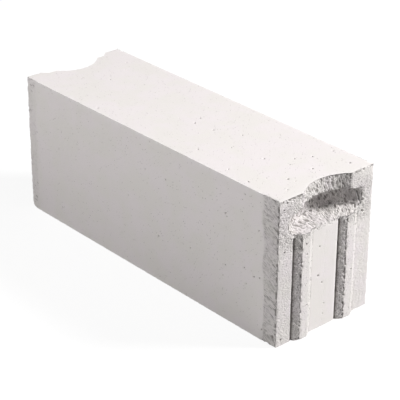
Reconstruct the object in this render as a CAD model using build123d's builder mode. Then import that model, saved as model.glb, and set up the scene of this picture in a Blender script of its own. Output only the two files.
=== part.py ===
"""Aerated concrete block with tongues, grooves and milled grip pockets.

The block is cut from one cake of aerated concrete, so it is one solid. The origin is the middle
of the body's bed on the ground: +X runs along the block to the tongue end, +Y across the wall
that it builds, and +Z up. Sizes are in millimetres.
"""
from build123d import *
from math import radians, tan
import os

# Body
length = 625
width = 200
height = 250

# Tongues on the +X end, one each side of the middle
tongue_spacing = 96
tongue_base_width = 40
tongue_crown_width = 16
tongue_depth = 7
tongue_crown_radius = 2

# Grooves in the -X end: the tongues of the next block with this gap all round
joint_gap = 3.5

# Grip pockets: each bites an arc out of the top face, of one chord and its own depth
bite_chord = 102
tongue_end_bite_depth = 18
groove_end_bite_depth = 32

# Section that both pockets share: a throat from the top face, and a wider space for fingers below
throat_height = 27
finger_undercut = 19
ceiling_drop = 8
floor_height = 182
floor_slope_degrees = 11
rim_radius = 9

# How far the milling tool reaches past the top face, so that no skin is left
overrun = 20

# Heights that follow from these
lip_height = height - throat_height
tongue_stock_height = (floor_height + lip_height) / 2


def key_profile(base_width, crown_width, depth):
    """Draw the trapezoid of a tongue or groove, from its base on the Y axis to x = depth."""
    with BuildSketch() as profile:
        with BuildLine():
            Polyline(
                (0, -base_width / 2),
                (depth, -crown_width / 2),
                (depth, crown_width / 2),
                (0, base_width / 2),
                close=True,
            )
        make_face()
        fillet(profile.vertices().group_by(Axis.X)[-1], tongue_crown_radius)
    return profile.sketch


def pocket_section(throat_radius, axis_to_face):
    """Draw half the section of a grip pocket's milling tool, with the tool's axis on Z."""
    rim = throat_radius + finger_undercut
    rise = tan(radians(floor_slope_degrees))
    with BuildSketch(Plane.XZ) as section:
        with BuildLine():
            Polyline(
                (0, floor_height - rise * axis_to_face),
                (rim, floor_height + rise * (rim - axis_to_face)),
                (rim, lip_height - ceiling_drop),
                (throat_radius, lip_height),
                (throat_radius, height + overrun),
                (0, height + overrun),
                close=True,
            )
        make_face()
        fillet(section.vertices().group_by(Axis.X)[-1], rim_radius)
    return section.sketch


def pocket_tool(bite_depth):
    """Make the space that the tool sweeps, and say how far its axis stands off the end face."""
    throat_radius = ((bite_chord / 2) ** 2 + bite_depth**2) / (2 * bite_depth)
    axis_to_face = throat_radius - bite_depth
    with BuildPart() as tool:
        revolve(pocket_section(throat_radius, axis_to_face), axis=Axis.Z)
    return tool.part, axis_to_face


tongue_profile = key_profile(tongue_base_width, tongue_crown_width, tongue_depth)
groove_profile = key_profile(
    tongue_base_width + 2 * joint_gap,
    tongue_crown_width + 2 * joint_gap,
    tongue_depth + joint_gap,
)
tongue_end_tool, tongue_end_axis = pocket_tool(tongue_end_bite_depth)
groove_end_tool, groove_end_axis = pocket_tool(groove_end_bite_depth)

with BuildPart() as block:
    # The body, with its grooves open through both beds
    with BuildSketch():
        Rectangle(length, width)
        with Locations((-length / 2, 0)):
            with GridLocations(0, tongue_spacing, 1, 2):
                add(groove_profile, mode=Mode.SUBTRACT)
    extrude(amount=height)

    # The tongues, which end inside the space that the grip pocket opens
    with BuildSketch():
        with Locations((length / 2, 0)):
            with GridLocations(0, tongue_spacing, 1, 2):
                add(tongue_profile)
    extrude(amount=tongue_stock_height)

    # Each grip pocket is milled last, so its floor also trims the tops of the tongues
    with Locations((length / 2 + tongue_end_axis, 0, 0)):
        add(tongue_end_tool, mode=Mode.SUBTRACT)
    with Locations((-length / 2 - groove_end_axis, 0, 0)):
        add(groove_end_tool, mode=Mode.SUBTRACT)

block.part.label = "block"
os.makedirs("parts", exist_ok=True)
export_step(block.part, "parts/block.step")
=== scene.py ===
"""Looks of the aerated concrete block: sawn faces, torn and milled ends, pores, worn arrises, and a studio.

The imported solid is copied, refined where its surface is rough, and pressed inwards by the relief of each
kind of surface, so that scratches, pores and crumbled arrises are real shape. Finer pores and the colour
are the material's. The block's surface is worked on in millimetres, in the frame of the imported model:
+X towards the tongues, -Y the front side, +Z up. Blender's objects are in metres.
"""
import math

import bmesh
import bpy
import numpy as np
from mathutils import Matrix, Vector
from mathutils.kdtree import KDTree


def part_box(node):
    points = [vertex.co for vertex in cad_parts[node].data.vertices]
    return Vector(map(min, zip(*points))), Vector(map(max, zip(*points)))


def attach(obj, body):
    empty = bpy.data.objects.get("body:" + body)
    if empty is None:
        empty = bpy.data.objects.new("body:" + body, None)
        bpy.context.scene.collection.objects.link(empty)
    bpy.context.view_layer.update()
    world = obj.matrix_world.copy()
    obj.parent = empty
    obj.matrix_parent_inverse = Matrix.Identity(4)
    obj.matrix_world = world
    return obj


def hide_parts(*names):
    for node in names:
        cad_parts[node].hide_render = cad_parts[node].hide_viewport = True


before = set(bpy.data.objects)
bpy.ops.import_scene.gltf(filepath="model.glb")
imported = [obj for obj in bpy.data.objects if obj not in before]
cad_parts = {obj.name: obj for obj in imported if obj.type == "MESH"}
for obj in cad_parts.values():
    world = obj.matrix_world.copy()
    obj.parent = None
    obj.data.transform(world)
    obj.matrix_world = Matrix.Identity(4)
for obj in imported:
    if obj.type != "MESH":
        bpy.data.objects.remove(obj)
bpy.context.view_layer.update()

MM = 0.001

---

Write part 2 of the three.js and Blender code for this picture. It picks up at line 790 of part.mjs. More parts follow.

* * *

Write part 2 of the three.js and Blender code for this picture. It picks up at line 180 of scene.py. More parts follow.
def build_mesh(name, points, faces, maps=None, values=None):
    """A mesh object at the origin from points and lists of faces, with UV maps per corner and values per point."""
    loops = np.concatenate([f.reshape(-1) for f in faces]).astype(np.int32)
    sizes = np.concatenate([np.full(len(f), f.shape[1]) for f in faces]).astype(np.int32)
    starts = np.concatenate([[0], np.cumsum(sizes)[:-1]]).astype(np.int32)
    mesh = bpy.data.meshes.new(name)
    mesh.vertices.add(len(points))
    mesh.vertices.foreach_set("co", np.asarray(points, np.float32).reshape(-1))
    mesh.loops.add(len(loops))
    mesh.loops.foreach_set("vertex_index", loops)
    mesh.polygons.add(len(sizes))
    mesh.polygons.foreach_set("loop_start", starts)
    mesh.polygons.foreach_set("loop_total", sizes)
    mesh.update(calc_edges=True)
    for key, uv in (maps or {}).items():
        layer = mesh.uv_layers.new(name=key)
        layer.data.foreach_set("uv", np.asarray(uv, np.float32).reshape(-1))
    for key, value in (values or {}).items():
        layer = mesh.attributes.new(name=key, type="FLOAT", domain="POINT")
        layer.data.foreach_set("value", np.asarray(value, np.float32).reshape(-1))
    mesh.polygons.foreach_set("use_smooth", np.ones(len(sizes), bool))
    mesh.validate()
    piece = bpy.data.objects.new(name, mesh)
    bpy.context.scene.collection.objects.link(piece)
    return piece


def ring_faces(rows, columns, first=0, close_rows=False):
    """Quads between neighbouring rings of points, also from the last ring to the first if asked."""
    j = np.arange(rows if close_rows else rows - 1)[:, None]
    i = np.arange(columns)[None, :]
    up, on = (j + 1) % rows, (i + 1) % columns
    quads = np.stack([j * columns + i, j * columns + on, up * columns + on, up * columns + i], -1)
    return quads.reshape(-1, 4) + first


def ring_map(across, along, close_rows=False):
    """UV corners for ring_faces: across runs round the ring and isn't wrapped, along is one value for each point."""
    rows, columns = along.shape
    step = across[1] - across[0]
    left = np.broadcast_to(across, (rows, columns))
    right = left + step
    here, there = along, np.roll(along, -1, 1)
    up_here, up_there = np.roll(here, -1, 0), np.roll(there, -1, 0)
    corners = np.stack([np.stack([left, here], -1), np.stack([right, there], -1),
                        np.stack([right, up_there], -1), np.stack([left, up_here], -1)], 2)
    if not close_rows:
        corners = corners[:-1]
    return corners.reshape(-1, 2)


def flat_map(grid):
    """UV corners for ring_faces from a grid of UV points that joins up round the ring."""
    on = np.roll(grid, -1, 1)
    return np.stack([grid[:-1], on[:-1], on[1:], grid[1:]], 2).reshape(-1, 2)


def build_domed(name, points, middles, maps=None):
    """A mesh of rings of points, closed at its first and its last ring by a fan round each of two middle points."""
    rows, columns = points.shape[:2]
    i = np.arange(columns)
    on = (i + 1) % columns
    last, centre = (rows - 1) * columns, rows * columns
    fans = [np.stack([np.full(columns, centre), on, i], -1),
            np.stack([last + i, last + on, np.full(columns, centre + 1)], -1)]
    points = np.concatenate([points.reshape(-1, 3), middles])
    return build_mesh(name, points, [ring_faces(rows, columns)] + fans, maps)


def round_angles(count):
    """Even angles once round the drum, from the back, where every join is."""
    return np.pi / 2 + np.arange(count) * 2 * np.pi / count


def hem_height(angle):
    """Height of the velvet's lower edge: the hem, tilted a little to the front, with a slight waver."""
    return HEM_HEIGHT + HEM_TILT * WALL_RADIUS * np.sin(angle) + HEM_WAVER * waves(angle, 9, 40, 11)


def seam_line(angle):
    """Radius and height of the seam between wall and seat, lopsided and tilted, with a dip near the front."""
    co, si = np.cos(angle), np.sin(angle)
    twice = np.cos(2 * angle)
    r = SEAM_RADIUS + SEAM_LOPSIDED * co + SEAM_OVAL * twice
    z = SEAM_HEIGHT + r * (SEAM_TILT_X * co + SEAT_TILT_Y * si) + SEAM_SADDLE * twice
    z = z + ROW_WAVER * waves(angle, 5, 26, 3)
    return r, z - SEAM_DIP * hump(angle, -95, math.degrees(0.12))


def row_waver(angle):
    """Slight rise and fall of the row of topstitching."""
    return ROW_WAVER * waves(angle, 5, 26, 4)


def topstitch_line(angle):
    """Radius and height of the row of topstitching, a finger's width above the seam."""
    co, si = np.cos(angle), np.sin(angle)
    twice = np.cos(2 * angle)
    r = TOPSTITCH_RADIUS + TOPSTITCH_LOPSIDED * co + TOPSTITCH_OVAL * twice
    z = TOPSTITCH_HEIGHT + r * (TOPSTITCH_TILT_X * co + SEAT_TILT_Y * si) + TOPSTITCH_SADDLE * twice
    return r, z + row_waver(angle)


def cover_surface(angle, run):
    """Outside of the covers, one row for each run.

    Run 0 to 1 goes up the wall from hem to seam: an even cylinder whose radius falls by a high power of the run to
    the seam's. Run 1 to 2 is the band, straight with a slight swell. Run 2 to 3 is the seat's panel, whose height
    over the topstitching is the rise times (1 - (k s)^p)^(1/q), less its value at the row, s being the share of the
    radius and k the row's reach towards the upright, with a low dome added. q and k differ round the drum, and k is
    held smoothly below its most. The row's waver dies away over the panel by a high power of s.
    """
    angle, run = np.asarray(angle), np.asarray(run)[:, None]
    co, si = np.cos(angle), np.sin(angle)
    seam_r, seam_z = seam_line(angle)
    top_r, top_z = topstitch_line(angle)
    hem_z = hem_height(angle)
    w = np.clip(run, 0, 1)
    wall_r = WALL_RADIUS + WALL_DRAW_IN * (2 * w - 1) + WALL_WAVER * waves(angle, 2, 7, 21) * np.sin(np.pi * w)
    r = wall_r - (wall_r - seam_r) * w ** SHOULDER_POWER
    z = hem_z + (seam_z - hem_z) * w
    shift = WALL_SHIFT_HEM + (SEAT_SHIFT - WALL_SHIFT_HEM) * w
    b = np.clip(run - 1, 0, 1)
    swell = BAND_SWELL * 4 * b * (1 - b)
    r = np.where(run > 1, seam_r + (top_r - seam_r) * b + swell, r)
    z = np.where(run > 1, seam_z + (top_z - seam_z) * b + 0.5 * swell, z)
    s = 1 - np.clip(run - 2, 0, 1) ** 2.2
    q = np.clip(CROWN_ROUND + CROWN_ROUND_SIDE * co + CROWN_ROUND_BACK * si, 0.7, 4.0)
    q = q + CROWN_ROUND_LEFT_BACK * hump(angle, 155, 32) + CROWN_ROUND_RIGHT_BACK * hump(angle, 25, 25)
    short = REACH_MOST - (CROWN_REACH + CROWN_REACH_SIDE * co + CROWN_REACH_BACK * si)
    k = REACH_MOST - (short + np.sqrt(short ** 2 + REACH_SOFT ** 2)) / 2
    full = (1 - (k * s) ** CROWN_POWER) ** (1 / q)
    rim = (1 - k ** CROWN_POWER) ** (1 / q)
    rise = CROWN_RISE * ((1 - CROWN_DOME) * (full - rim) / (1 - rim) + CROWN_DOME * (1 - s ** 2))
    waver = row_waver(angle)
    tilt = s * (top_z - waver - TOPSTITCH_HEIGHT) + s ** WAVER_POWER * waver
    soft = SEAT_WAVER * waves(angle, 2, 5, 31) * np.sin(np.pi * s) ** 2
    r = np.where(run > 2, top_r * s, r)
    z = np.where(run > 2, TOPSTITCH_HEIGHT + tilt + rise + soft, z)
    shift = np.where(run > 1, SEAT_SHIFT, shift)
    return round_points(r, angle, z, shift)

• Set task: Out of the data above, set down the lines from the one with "# Each grip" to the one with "imported = [obj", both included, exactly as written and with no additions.

• Exercise output:
    # Each grip pocket is milled last, so its floor also trims the tops of the tongues
    with Locations((length / 2 + tongue_end_axis, 0, 0)):
        add(tongue_end_tool, mode=Mode.SUBTRACT)
    with Locations((-length / 2 - groove_end_axis, 0, 0)):
        add(groove_end_tool, mode=Mode.SUBTRACT)

block.part.label = "block"
os.makedirs("parts", exist_ok=True)
export_step(block.part, "parts/block.step")
=== scene.py ===
"""Looks of the aerated concrete block: sawn faces, torn and milled ends, pores, worn arrises, and a studio.

The imported solid is copied, refined where its surface is rough, and pressed inwards by the relief of each
kind of surface, so that scratches, pores and crumbled arrises are real shape. Finer pores and the colour
are the material's. The block's surface is worked on in millimetres, in the frame of the imported model:
+X towards the tongues, -Y the front side, +Z up. Blender's objects are in metres.
"""
import math

import bmesh
import bpy
import numpy as np
from mathutils import Matrix, Vector
from mathutils.kdtree import KDTree


def part_box(node):
    points = [vertex.co for vertex in cad_parts[node].data.vertices]
    return Vector(map(min, zip(*points))), Vector(map(max, zip(*points)))


def attach(obj, body):
    empty = bpy.data.objects.get("body:" + body)
    if empty is None:
        empty = bpy.data.objects.new("body:" + body, None)
        bpy.context.scene.collection.objects.link(empty)
    bpy.context.view_layer.update()
    world = obj.matrix_world.copy()
    obj.parent = empty
    obj.matrix_parent_inverse = Matrix.Identity(4)
    obj.matrix_world = world
    return obj


def hide_parts(*names):
    for node in names:
        cad_parts[node].hide_render = cad_parts[node].hide_viewport = True


before = set(bpy.data.objects)
bpy.ops.import_scene.gltf(filepath="model.glb")
imported = [obj for obj in bpy.data.objects if obj not in before]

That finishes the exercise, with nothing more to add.